The House of Commons business select committee is finalising plans for an inquiry into employment rights in the workplace to take place as early as January in parliament, according to its chair, Labour MP Liam Byrne.
MPs expect to call Donald Tang, executive chair of Shein, along with other retail executives to discuss the risk of Chinese products made by forced labour in the Xinjiang region ending up in garments bought in the west. The list of witnesses to be called is not yet finalised.
Byrne said the committee’s members, including himself, were keen to hear evidence from some of the big players in the fast-fashion industry. “That may include companies like Shein, it would also include Temu, and perhaps TikTok Shop,” he said.
“We would be seeking to talk to those at the top of those organisations, so in the case of Shein we would want to call Donald Tang, you’d need to have the leaders at the top of these organisations taking labour rights seriously,” he added.
Byrne said his idea was to hold hearings as the government’s employment rights bill was about to move to its report stage in parliament.
The inquiry will look at whether the new legislation will adequately protect workers in the UK and its impact on companies. But it will also examine the separate issue of how to ensure adequate protection against poor labour standards, including concerns over forced labour in international supply chains.

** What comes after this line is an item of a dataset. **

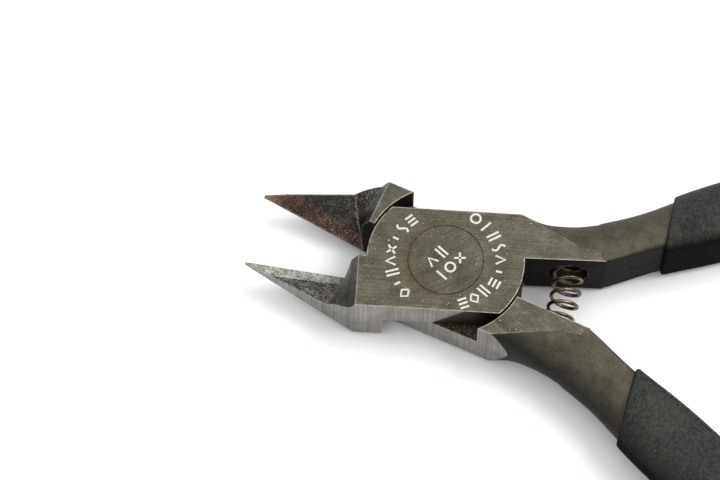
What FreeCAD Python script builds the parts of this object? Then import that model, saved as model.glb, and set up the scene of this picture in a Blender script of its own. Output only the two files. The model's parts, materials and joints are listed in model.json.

“The committee is anxious to ensure that if you fix labour rights in Britain you don’t run the risk of importing from places with very poor labour rights, so the committee would want to look at those issues,” said Byrne.
He added that he wanted the inquiry to hear from companies that offered both “paragons” or bad examples of labour market practice.
Shein, a Chinese-founded fast-fashion giant that was valued at $66bn during the latest funding round, has disrupted the garment industry with its model of shipping cheap clothes directly from factories in China to western shoppers.
The company launched its plan for an initial public offering at the end of last year, at first targeting New York, but shifted to London after being rebuffed by US regulators. Shein is still waiting for Chinese regulators to give approval to list overseas.
Shein declined to comment. The group previously told the Financial Times it had a “zero-tolerance policy” regarding forced labour and much of its cotton is understood to come from Australia and the US.
The fashion group partners with Oritain, a company that tests the origin of its cotton supply chains, which found in November 2023 less than 2 per cent of Shein’s cotton tested positive for unapproved cotton — lower than the industry average.
The retailer has privately tried to reassure western politicians and regulators that it does not use cotton from Xinjiang, while shying away from saying so explicitly for fear of angering Beijing, according to people close to the company.
Other fashion labels have publicly ditched Xinjiang cotton, even though experts say that in practice it is very difficult to completely eliminate it from supply chains.
More than 45,000 people have signed a petition from a campaign group called “Say No To Shein”, which is calling on the British government to block the company’s application to list in London — pending a “thorough investigation” into its labour practices, environmental impact and tax arrangements.
But Labour frontbenchers have sounded positive about the prospect of a UK Shein IPO and have had meetings with Tang. Labour has also resisted calls to close a tax loophole used by Shein, through which companies can avoid import duties by shipping small packages directly to customers.
Kamella Hudson, a lobbyist at consultancy FGS Global, which advises Shein, recently accompanied Tang to meetings with Treasury ministers Tulip Siddiq and Poppy Gustafsson to discuss the potential listing, Bloomberg revealed.
Hudson was previously seconded to Labour’s Treasury team when it was in opposition. In September, she worked closely with chancellor Rachel Reeves during the Labour party conference.